A joint review from Kati and Dabney over at Dear Author gave this book B+/B- and Dabney had issues with the conclusion, which she found “unbelievable”. (But it’s worth noting the high rating despite her misgivings.) Considering the huge issues — both social and moral — that would have to be overcome for a former courtesan to live happily ever after with a country vicar (!!!), this ending could well be the issue that makes or breaks this book for a number of readers. And I must confess that toward the end of the book I had no idea how Ms Long was ever going to pull off a satisfying ending I’d be happy with. But without spoiling it, she did, and for me the ending really worked. This book made me cry and I loved it to bits — one for my keeper shelf.

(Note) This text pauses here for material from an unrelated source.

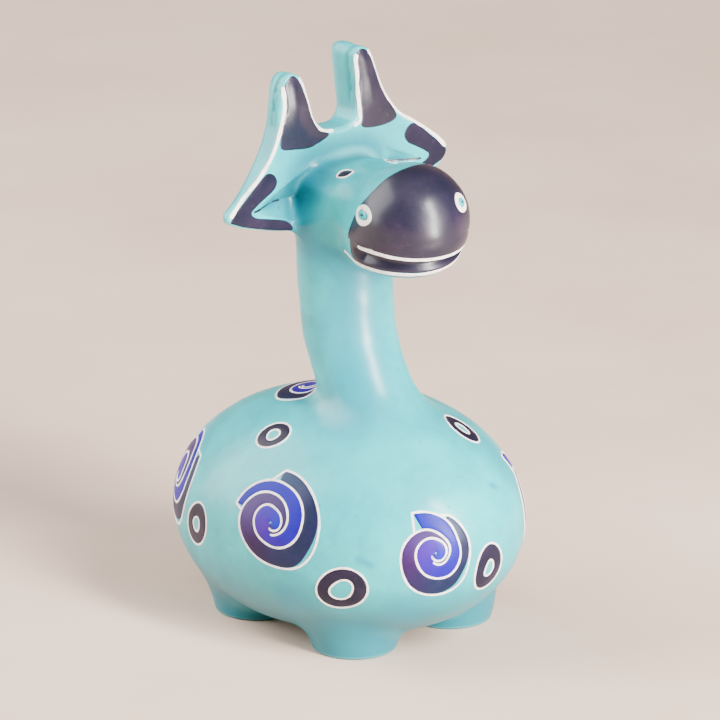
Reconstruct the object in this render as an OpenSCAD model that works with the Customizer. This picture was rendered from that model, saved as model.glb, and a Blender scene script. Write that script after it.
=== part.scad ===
// Carved soapstone giraffe: one stone block, with a thin dyed layer in each decorated field.
// Millimetres. The giraffe looks along -Y, its right side is -X, and its soles rest on z = 0.

/* [Torso] */
// Width of the torso, flank to flank
torso_w = 68.8; // [58:0.2:74]
// Length of the torso, chest to rump
torso_l = 91.8; // [80:0.2:104]
// Height of the egg that the torso is carved to
torso_h = 55.4; // [50:0.2:60]
// Height of the torso's widest line above the soles
torso_z = 27; // [24:0.1:28]
// How far the torso leans, chest up and rump down, in degrees
torso_lean = 5; // [0:0.5:8]
// Height of the flat underside between the feet
belly_z = 4.5; // [4:0.1:8]

/* [Feet] */
// Distance between the left and right foot centres
foot_gap_x = 29; // [24:0.2:36]
// Distance between the front and rear foot centres
foot_gap_y = 33.4; // [28:0.2:44]
// Width of one foot where it leaves the belly
foot_w = 21.6; // [16:0.2:23]

/* [Neck] */
// Width of the neck at half its height
neck_w = 20.8; // [17:0.2:24]

/* [Head] */
// Thickness of the flat plate that carries the ears and horns
plate_t = 7.5; // [5:0.1:9]
// Thickness that is left at an ear's tip
ear_tip_t = 2.4; // [1.5:0.1:4]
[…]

Note: This book is the seventh in the Pennyroyal Green series. I haven’t read any of the other books in the series, but didn’t find that to be a problem. For me there was just enough skilfully inserted back-story about the characters for me to get a sense of the other characters’ relationships and follow along without being confused.
Here’s the blurb (and please ignore the cover; IMO it doesn’t do the book justice.)
She rose to spectacular heights…
From Covent Garden to courtesan to countess, beautiful, fearless, shamelessly ambitious Evie Duggan has riveted London in every role she plays. But the ton never could forgive her scandalous —if shockingly short—marriage, and when her star plummets amid gleefully vicious gossip, the countess escapes to the only legacy left to her: a manor house in Pennyroyal Green.
He never expected to fall so hard…
He has the face of a fallen angel and a smolder the devil would envy, but Vicar Adam Sylvaine walks a precarious line: resisting temptation…and the wild Eversea blood in his veins. Adam’s strength is tested when scandal, aka the countess, moves to Sussex. But when a woman who fiercely guards her heart and a man entrusted with the souls of an entire town surrender to a forbidden desire, will the sweetest sin lead them to Heaven…or make outcasts of them forever?
And here’s my full reading list for December 2012:
- Three Wishes by Stephanie Bond
- My Man Pendleton by Elizabeth Bevarly
- Committed by Lissa Matthews
- Charity Begins At Home by Alicia Rasley
- A Notorious Countess Confesses by Julie Anne Long
- Absolute Boyfriend 5 by Yuu Watase
- Sorcery and Cecelia (or The Enchanted Chocolate Pot) by Patricia C. Wrede & Caroline Stevermer
- Marly’s Choice by Lora Leigh
- Beautiful Mess by Lucy V. Morgan
- Suddenly You by Sarah Mayberry
- Winter’s Heart by Robert Jordan
- Baptism by Fire by Keira Ramsay
- Bewitching the Werewolf by Caroline Hanson
- Crossroads of Twilight by Robert Jordan
- Knife of Dreams by Robert Jordan
- A Chance for Charity by S.L. Baum
Hope you all have a fabulous New Year’s Eve, and may 2013 bring you health and happiness and loads of great books.